Prometheus (not to be confused with that weird-ass alien movie) was a titan during the battle between the Titans and the Olympian gods, a struggle which was said to have lasted ten years (an oddly specific amount of time). Prometheus did, however, switch sides and support the victorious Olympians when the Titans would not follow his advice to use trickery in the battle.

According to Hesiod's Theology, Prometheus' father was Iapetus, his mother was Clymene (or Themis in other versions) and his brothers were fellow Titans Epimetheus, Menoetius, and Atlas. One of Prometheus' sons was Deucalion, who survived a great flood by sailing in a great chest for nine days and nights and who, with his wife Pyrrha, became the founder of the human race (sound familiar?).

In some tales, Prometheus made the first man from clay, whilst in others, the gods made all creatures on Earth, and Prometheus was given the task of endowing them with gifts so that they might survive. Epimetheus spread around gifts such as fur and wings but by the time he got around to man, he had run out of gifts.

THE CRIME
Feeling sorry for man's weak and naked state, Prometheus raided the workshop of Hephaistos and Athena on Mt. Olympus and stole fire, and by hiding it in a hollow fennel-stalk, he gave the valuable gift to humanity which would help them in life's struggle.
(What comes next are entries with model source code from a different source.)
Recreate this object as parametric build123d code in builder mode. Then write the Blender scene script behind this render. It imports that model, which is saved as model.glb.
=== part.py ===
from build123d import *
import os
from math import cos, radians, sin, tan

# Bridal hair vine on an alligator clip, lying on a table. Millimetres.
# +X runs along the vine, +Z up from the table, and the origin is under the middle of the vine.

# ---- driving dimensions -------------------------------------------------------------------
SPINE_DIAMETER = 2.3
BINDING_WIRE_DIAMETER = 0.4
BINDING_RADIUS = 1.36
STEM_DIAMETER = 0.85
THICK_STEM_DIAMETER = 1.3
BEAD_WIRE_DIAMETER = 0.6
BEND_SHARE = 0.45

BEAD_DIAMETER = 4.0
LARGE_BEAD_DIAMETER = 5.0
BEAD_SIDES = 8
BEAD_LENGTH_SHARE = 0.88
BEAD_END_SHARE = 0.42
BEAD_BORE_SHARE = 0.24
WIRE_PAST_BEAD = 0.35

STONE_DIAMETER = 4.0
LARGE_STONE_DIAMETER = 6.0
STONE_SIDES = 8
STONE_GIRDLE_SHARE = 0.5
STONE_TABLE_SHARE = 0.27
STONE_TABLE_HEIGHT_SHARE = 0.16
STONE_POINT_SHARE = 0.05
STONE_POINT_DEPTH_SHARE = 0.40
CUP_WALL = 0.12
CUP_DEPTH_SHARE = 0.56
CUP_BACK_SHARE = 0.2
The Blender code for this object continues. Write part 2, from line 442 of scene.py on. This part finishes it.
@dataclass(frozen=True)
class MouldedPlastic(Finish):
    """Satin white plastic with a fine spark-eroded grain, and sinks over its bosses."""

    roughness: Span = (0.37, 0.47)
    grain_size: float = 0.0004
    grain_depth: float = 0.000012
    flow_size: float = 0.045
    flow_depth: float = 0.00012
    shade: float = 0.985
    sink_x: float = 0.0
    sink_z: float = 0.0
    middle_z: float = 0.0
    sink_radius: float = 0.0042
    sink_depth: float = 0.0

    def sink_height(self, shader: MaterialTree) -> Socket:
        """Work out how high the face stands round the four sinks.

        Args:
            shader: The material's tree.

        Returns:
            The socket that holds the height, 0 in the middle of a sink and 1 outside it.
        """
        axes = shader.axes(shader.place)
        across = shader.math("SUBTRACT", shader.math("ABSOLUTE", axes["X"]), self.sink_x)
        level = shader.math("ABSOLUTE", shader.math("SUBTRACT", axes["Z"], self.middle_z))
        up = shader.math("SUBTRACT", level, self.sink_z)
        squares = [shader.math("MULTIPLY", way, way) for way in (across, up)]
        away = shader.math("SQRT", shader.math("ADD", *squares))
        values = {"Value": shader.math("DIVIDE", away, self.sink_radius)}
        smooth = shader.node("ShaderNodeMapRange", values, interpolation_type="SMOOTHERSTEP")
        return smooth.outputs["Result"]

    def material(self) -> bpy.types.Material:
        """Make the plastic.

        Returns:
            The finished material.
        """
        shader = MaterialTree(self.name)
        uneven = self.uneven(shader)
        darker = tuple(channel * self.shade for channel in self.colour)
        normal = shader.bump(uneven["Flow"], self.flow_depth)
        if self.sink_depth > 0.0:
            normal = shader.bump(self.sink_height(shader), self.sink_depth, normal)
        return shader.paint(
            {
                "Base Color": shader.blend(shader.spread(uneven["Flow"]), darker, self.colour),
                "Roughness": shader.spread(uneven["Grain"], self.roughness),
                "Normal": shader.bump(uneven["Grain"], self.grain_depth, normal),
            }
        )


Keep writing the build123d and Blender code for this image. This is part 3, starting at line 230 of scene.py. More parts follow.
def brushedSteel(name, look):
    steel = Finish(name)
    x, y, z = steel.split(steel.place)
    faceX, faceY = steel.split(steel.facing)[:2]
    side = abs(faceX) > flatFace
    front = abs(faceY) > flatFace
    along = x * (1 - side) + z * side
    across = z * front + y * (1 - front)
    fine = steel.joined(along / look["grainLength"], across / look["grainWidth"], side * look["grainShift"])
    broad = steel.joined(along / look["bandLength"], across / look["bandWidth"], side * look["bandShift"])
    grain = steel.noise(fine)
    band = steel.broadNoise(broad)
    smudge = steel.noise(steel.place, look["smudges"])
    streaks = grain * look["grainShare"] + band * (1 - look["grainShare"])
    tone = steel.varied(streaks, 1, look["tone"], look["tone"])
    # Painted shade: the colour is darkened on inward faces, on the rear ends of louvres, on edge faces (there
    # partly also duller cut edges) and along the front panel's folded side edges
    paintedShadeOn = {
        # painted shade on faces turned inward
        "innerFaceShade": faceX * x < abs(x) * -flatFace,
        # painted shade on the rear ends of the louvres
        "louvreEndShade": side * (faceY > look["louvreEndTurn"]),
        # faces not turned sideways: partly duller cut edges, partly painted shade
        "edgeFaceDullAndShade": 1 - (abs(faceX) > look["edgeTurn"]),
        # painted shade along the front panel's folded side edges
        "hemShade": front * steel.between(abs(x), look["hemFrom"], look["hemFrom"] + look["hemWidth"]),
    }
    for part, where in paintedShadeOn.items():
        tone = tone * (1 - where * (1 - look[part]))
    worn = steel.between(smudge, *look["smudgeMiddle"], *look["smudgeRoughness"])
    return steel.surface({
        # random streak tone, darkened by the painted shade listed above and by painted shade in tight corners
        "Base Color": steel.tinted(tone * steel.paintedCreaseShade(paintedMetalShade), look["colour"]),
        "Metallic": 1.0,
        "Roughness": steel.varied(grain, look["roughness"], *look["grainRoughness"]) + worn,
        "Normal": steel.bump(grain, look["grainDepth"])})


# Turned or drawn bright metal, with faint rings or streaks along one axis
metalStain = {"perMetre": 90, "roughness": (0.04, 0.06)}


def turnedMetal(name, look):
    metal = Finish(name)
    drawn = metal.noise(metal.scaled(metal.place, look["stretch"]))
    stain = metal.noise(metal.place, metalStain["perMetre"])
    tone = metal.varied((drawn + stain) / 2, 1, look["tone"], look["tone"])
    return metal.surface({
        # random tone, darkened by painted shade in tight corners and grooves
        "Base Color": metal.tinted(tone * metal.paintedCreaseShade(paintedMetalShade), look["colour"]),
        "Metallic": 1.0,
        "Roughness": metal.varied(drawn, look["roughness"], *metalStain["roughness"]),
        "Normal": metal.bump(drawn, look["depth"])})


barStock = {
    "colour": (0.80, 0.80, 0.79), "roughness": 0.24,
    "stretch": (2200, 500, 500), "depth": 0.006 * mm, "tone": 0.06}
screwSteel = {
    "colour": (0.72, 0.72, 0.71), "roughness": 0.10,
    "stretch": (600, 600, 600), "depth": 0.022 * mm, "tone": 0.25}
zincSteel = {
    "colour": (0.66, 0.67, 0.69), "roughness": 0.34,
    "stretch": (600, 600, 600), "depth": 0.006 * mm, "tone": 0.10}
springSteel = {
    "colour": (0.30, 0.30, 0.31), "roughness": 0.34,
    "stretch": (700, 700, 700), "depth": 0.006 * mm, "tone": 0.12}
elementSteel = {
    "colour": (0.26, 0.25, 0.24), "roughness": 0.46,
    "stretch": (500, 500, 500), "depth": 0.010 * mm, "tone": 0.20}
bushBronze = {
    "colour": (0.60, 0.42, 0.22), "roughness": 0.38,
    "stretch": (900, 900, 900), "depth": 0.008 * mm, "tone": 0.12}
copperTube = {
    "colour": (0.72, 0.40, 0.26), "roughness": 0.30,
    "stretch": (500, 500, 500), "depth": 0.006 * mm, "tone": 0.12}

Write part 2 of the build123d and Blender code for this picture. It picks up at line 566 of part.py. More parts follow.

In a different version of the story, mankind already had fire, and when Prometheus tried to trick Zeus into eating bones and fat instead of real meat, Zeus, in anger, took away fire so that man would have to eat his meat raw. Prometheus then stole the fire. This also explained why, in animal sacrifices, the Greeks always dedicated the bones and fat to the gods and ate the meat themselves.

THE PUNISHMENT
Zeus was outraged by Prometheus' theft of fire and so punished the Titan by having him chained to a rock (or pillar) where Zeus sent an eagle to eat the Titan's liver. Even worse, the liver re-grew every night and the eagle returned each day to torment Prometheus. Fortunately for our protagonist, but only after many years, the hero Hercules, when passing one day during his celebrated labours, killed the eagle with one of his arrows. In Hesiod's Works & Days it is written that Zeus punished man for receiving the fire by instructing Hephaistos to create the first woman, Pandora, from clay. Through her, all the negative aspects of life would befall the human race - toil, illness, war, and death- and definitively separate mankind from the gods.